__What is asked__
Quote the data below in full, please, without altering anything.

====== Recorded information ======

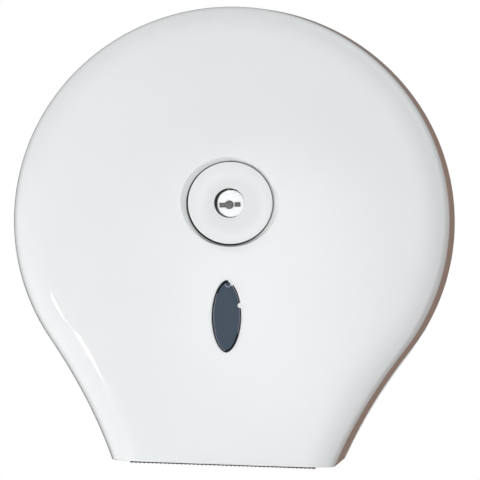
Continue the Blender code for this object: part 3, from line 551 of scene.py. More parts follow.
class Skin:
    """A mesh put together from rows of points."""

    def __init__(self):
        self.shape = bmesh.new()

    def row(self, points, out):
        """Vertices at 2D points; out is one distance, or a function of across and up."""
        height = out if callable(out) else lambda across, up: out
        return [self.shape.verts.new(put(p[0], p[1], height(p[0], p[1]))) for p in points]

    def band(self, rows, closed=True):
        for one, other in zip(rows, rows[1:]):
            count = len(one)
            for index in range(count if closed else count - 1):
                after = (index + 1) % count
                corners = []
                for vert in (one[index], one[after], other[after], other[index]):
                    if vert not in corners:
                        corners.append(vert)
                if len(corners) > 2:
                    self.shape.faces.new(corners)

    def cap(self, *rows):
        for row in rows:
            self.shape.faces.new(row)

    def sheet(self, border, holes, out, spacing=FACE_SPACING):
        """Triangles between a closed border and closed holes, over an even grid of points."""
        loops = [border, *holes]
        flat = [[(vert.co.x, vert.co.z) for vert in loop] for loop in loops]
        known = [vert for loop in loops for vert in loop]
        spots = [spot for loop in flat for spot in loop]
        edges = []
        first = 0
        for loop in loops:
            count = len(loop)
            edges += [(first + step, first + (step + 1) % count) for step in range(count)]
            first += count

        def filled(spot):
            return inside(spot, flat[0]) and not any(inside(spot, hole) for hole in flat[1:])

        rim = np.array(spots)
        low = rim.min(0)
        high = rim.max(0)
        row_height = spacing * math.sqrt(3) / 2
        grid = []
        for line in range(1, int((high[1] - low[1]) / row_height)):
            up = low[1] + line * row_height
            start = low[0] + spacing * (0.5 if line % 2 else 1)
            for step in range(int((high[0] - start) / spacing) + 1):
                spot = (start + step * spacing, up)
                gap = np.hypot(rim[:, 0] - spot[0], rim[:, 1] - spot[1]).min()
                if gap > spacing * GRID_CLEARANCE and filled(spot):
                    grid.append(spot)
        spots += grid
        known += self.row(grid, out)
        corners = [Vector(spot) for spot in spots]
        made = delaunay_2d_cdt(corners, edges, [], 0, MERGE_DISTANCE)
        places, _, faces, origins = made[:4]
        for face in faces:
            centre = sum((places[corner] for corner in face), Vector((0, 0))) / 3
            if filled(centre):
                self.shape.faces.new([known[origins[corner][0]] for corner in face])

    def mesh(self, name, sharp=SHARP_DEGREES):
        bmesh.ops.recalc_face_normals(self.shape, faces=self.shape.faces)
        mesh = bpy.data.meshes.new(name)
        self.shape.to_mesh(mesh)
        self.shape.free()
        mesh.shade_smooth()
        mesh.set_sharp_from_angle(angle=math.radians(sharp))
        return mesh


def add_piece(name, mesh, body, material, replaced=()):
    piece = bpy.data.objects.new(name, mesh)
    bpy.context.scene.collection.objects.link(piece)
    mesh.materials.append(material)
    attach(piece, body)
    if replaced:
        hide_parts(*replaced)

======

__Response to the task__
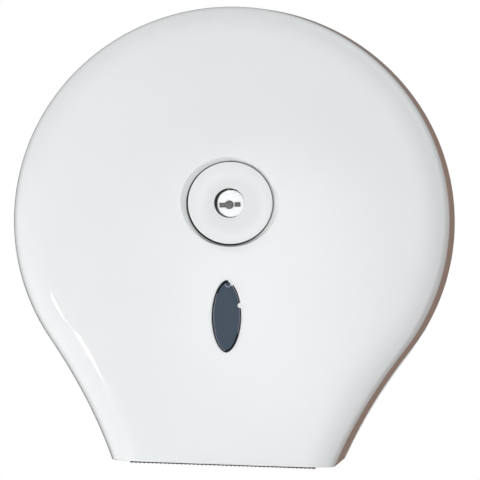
Continue the Blender code for this object: part 3, from line 551 of scene.py. More parts follow.
class Skin:
    """A mesh put together from rows of points."""

    def __init__(self):
        self.shape = bmesh.new()

    def row(self, points, out):
        """Vertices at 2D points; out is one distance, or a function of across and up."""
        height = out if callable(out) else lambda across, up: out
        return [self.shape.verts.new(put(p[0], p[1], height(p[0], p[1]))) for p in points]

    def band(self, rows, closed=True):
        for one, other in zip(rows, rows[1:]):
            count = len(one)
            for index in range(count if closed else count - 1):
                after = (index + 1) % count
                corners = []
                for vert in (one[index], one[after], other[after], other[index]):
                    if vert not in corners:
                        corners.append(vert)
                if len(corners) > 2:
                    self.shape.faces.new(corners)

    def cap(self, *rows):
        for row in rows:
            self.shape.faces.new(row)

    def sheet(self, border, holes, out, spacing=FACE_SPACING):
        """Triangles between a closed border and closed holes, over an even grid of points."""
        loops = [border, *holes]
        flat = [[(vert.co.x, vert.co.z) for vert in loop] for loop in loops]
        known = [vert for loop in loops for vert in loop]
        spots = [spot for loop in flat for spot in loop]
        edges = []
        first = 0
        for loop in loops:
            count = len(loop)
            edges += [(first + step, first + (step + 1) % count) for step in range(count)]
            first += count

        def filled(spot):
            return inside(spot, flat[0]) and not any(inside(spot, hole) for hole in flat[1:])

        rim = np.array(spots)
        low = rim.min(0)
        high = rim.max(0)
        row_height = spacing * math.sqrt(3) / 2
        grid = []
        for line in range(1, int((high[1] - low[1]) / row_height)):
            up = low[1] + line * row_height
            start = low[0] + spacing * (0.5 if line % 2 else 1)
            for step in range(int((high[0] - start) / spacing) + 1):
                spot = (start + step * spacing, up)
                gap = np.hypot(rim[:, 0] - spot[0], rim[:, 1] - spot[1]).min()
                if gap > spacing * GRID_CLEARANCE and filled(spot):
                    grid.append(spot)
        spots += grid
        known += self.row(grid, out)
        corners = [Vector(spot) for spot in spots]
        made = delaunay_2d_cdt(corners, edges, [], 0, MERGE_DISTANCE)
        places, _, faces, origins = made[:4]
        for face in faces:
            centre = sum((places[corner] for corner in face), Vector((0, 0))) / 3
            if filled(centre):
                self.shape.faces.new([known[origins[corner][0]] for corner in face])

    def mesh(self, name, sharp=SHARP_DEGREES):
        bmesh.ops.recalc_face_normals(self.shape, faces=self.shape.faces)
        mesh = bpy.data.meshes.new(name)
        self.shape.to_mesh(mesh)
        self.shape.free()
        mesh.shade_smooth()
        mesh.set_sharp_from_angle(angle=math.radians(sharp))
        return mesh


def add_piece(name, mesh, body, material, replaced=()):
    piece = bpy.data.objects.new(name, mesh)
    bpy.context.scene.collection.objects.link(piece)
    mesh.materials.append(material)
    attach(piece, body)
    if replaced:
        hide_parts(*replaced)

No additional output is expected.